--- start Data provided ---
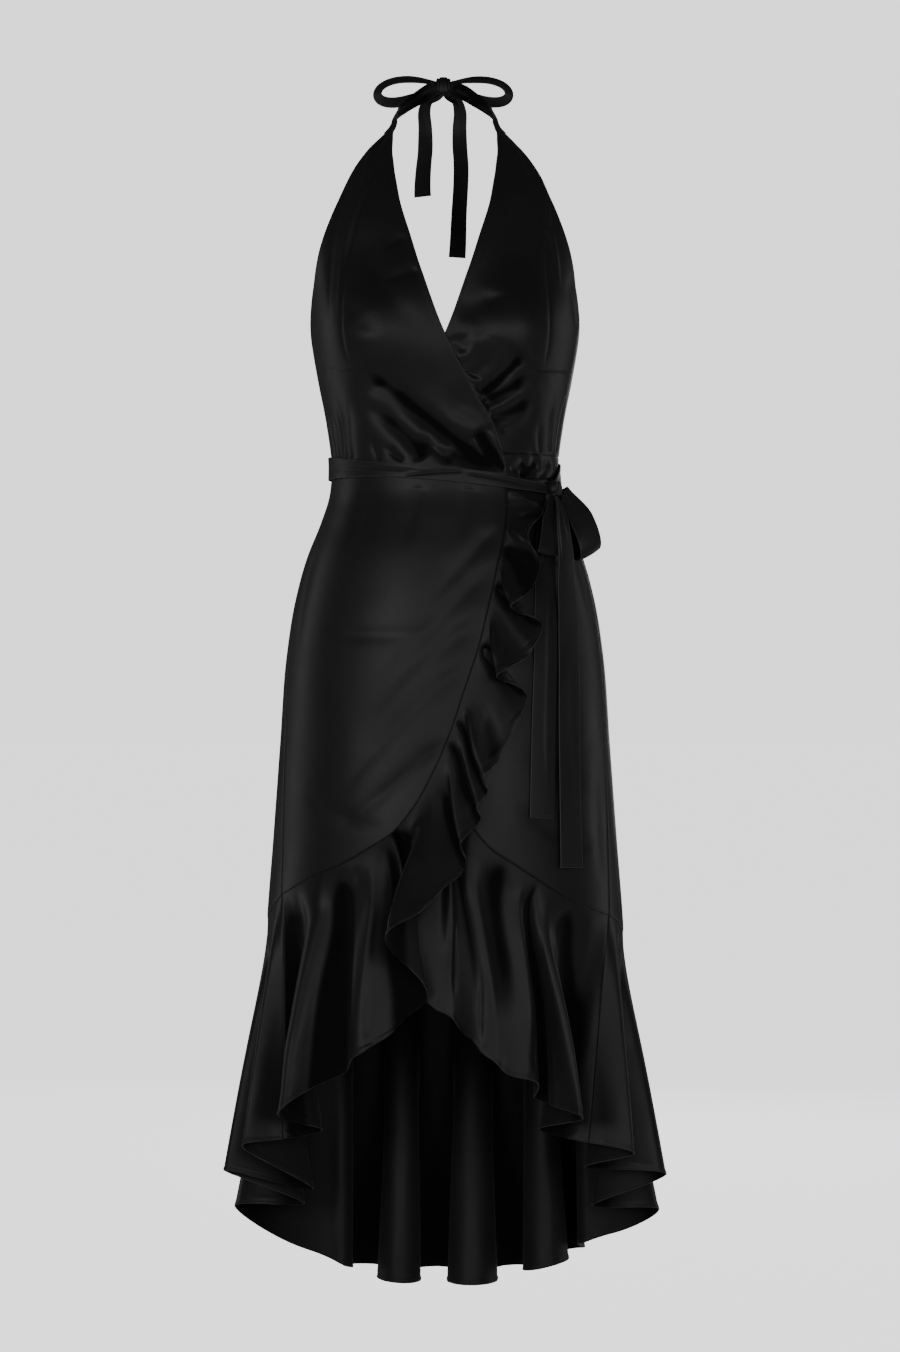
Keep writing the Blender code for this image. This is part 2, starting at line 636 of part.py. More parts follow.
def knot(collection, name, place, size, turn):
    """A rounded knot: a ball drawn towards its box, turned about the upright."""
    mesh = bpy.data.meshes.new(name)
    shape = bmesh.new()
    bmesh.ops.create_uvsphere(shape, u_segments=12, v_segments=8, radius=1.0)
    for vertex in shape.verts:
        squarer = max(abs(value) for value in vertex.co) ** KNOT_SQUARENESS
        vertex.co = Vector(
            value / squarer * length / 2 for value, length in zip(vertex.co, size)
        )
    shape.transform(Matrix.Translation(place) @ Matrix.Rotation(turn, 4, "Z"))
    shape.to_mesh(mesh)
    shape.free()
    mesh.shade_smooth()
    mesh.materials.append(satin(name + "_satin"))
    piece = bpy.data.objects.new(name, mesh)
    collection.objects.link(piece)
    return piece


def build_bodice(collection):
    left_waist = table("angle drop", [(-SIDE_ANGLE, WAIST_TOP), (SIDE_ANGLE, WAIST_TOP)])
    right = front_bodice(-1, RIGHT_WAIST, right_front_out)
    left = front_bodice(1, left_waist, left_front_out, (12, 9), 16)
    cloth(collection, "front_right_bodice", right)
    cloth(collection, "front_left_bodice", left)
    cloth(collection, "back_bodice", back_bodice())
    cloth(collection, "waistband_front_left", waistband(-30.6, SIDE_ANGLE, left_front_out, 20))
    cloth(
        collection, "waistband_back", waistband(SIDE_ANGLE, 360 - SIDE_ANGLE, under_out, 24)
    )


def build_skirt(collection):
    """The three skirt panels and the flounces on their edges."""
    over, under, back = over_skirt(), under_skirt(), back_skirt()
    cloth(collection, "skirt_front_right", over)
    cloth(collection, "skirt_front_left", under)
    cloth(collection, "skirt_back", back)
    wrap_edge = (slice(1, None), -1)
    lower_edge_back = (-1, slice(-2, None, -1))
    lower_edge = (-1, slice(None))
    over_edge = edge_and_away(over, (wrap_edge, lower_edge_back))
    under_edge = edge_and_away(under, (lower_edge,))
    back_edge = edge_and_away(back, (lower_edge,))
    for name, points in (
        ("flounce_front_right", flounce(*over_edge, OVER_FOLDS, 3, 4)),
        ("flounce_front_left", flounce(*under_edge, UNDER_FOLDS, 4, 6, HIDDEN_END)),
        ("flounce_back", flounce(*back_edge, BACK_FOLDS, 3, 6)),
    ):
        cloth(collection, name, points, FLOUNCE_WALL)


def build_sash(collection):
    """The sash round the waist and its bow at the wearer's left hip."""
    cloth(collection, "waist_tie", band_on_body(SASH, None, 60))
    place = body(KNOT_ANGLE, KNOT_DROP, KNOT_OUT)
    knot(collection, "waist_knot", place, KNOT_SIZE, math.radians(KNOT_ANGLE))
    cloth(collection, "waist_tail_long", band_on_body(LONG_TAIL, None, 20))
    cloth(collection, "waist_tail_short", band_on_body(SHORT_TAIL, None, 16))
    for word, (root, end, rise, breadth) in (("right", RIGHT_WAIST_LOOP), ("left", LEFT_WAIST_LOOP)):
        root, end = body(*root), body(*end)
        cloth(collection, "waist_loop_" + word, loop_band(root, end - root, rise, breadth))


def build_neck(collection):
    """The neck ties and their bow at the nape."""
    for side, word, nape, tail in (
        (-1, "right", NAPE_ANGLES[0], RIGHT_NECK_TAIL),
        (1, "left", NAPE_ANGLES[1], LEFT_NECK_TAIL),
    ):
        line = dict(NECK_TIE, angle=side * NECK_TIE["angle"])
        line["angle"][-1] = nape
        cloth(collection, "neck_tie_" + word, band_on_body(line, NECK_TIE_WIDTH, 14))
        root = np.array(NECK_LOOP_ROOT) * (side, 1, 1) + (NECK_KNOT_PLACE[0], 0, 0)
        reach = np.array(NECK_LOOP_REACH) * (side, 1, 1)
        loop = loop_band(root, reach, NECK_LOOP_RISE, NECK_LOOP_BREADTH, NECK_LOOP_FLARE)
        cloth(collection, "neck_loop_" + word, loop)
        cloth(collection, "neck_tail_" + word, band_on_body(tail, None, 12))
    knot(collection, "neck_knot", NECK_KNOT_PLACE, NECK_KNOT_SIZE, 0.0)


def main():
    for old in list(bpy.data.objects):
        bpy.data.objects.remove(old)
    collection = bpy.data.collections.new("wrap_dress")
    bpy.context.scene.collection.children.link(collection)
    build_bodice(collection)
    build_skirt(collection)
    build_sash(collection)
    build_neck(collection)


main()
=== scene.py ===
"""The looks of a black satin halter wrap dress with a cascading flounce, hollow and as worn.

Metres, +Z up, the front faces -Y and +X is the wearer's left. The origin is the nape of the
neck. Heights are drops below the nape, and depths are distances forward of the upright axis of
the body.

Every piece of cloth is a grid of points on the form of the solid that it stands for, with its
creases moved out or in by tables of folds, a row for each. It then gets a wall that rounds off
at its edges, is doubled at its hems and dips at its seams. The satin is duller in hollows, and
painted shade darkens its colour there, by how far in the form lies there from its surroundings;
painted shade also darkens its seams, and a painted highlight lightens its rounded edges.
"""

import math

import bpy
import numpy as np
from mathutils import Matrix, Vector


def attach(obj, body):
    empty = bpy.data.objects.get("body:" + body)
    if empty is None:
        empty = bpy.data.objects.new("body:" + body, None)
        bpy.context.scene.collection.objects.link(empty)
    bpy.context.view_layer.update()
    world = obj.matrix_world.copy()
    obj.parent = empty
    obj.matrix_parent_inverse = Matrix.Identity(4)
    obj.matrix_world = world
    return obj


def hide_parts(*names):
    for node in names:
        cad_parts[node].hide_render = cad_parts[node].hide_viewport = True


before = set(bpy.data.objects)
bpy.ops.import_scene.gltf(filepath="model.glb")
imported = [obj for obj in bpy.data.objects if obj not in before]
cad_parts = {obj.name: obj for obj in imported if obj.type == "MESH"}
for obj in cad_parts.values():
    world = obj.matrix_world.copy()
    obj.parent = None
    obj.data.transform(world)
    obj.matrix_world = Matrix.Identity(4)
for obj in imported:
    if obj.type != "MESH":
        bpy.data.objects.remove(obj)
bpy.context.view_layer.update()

# The body form, and where the panels' edges lie on it: drops, and angles from the front.
BODY_AXIS_Y = -0.062
UNDERARM = 0.320
WAIST_TOP = 0.4355
WAIST_BOTTOM = 0.4625
HALTER_TOP = 0.072
SIDE_ANGLE = 88.0
WRAP_ANGLE = 31.4
BAND_ANGLE = -30.6  # where the front's waistband ends under the wrap
BACK_DIP = 0.030  # how much lower the back's top is in its middle than at its sides
BACK_DIP_TURN = 70  # the degrees over which it dips

# The cups' fullness: its place on each side, how far it stands out, and its reach each way.
CUP_ACROSS = 0.088
CUP_DROP = 0.302
CUP_OUT = 0.020
CUP_WIDTH = 0.055
CUP_HEIGHT = 0.060
CUP_SIDE = 0.4  # it is full where the cosine of the angle is more than this

# How far the two layers lie out from the form, and where the right one comes to lie on the
# left one: from which angle and drop on, and over how much.
UNDER_OUT = 0.0020
OVER_OUT = 0.0062
LAP_ANGLE, LAP_TURN = -74, 34
LAP_DROP, LAP_FALL = 0.14, 0.12
SASH_COVER = 0.006  # how far above the right front's waist the sash holds its folds down
SASH_HOLD = 0.009  # and over how much further up it lets them go

# Where the right front covers the left one, the left one lies in by this much, from so many
# degrees within the right one's edge on, and from a drop on, each over its own width.
COVERED_DEPTH = 0.0105
COVERED_IN, COVERED_TURN = 0.3, 4.0
COVERED_DROP, COVERED_FALL = 0.24, 0.05

# The over skirt's side and wrap edge.
SASH_LAP = 0.05  # the share of its side that is under the sash
OVER_CORNER = 0.71  # the share of its curved edge, from the sash down, that is its wrap edge

# The creases' shape.
FOLD_RADIUS = 0.115  # turns angles into lengths round the body
A_DEGREE = math.radians(FOLD_RADIUS)  # the length of one degree at that radius
PLEAT_TAPER = 0.8  # how much narrower the pleats are where they end than where they begin
FADED_WIDTH, WIDENING = 0.55, 0.45  # the shares of a width at a crease's ends and gained between
CUSP_BLUNTNESS = 0.55

# The flounces.
FLUTE_ROUNDNESS = 1.6  # how much fuller than an even curve the flutes turn at the hem
FLOUNCE_END = 1 / 9  # the share of an edge over which a flounce comes to leave it at a tangent
HIDDEN_END = 1 / 2.5  # and the same at the under flounce's hidden end
FLOUNCE_FALL = 0.16  # about how far a flounce falls, for the spacing of its lines
HEM_WAVES = ((0.0031, 0.0), (0.0019, 1.0), (0.0053, 2.0))  # lengths and turns of a hem's waves
HEM_WAVE_HEIGHT = 0.00022
HEM_WAVE_REACH = 0.010  # how far up from the hem they reach
WAVELESS_FALL = 0.02  # a flounce that falls less than this has weaker ones

# The bows.
LOOP_START = 0.55  # radians round a loop where it leaves the knot
LOOP_HIDDEN = 0.25  # and where it ends inside the knot
LOOP_PINCH = 0.45  # the share of its width that a loop has in the knot
LOOP_OPENING = 1.1  # 1 less the cosine of the turn by which it has its whole width
LOOP_PLEAT, LOOP_PLEAT_TURN = 0.0006, 0.6  # how high the pleats stand, and where their waves begin
LOOP_BULGE = 0.0012
KNOT_SQUARENESS = 0.45
TIE_JOIN = 0.08  # the share of a neck tie over which it leaves the front's own top edge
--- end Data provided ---
**Problem details:**
Copy out every line holding the string "update".

**Result:**
    bpy.context.view_layer.update()
bpy.context.view_layer.update()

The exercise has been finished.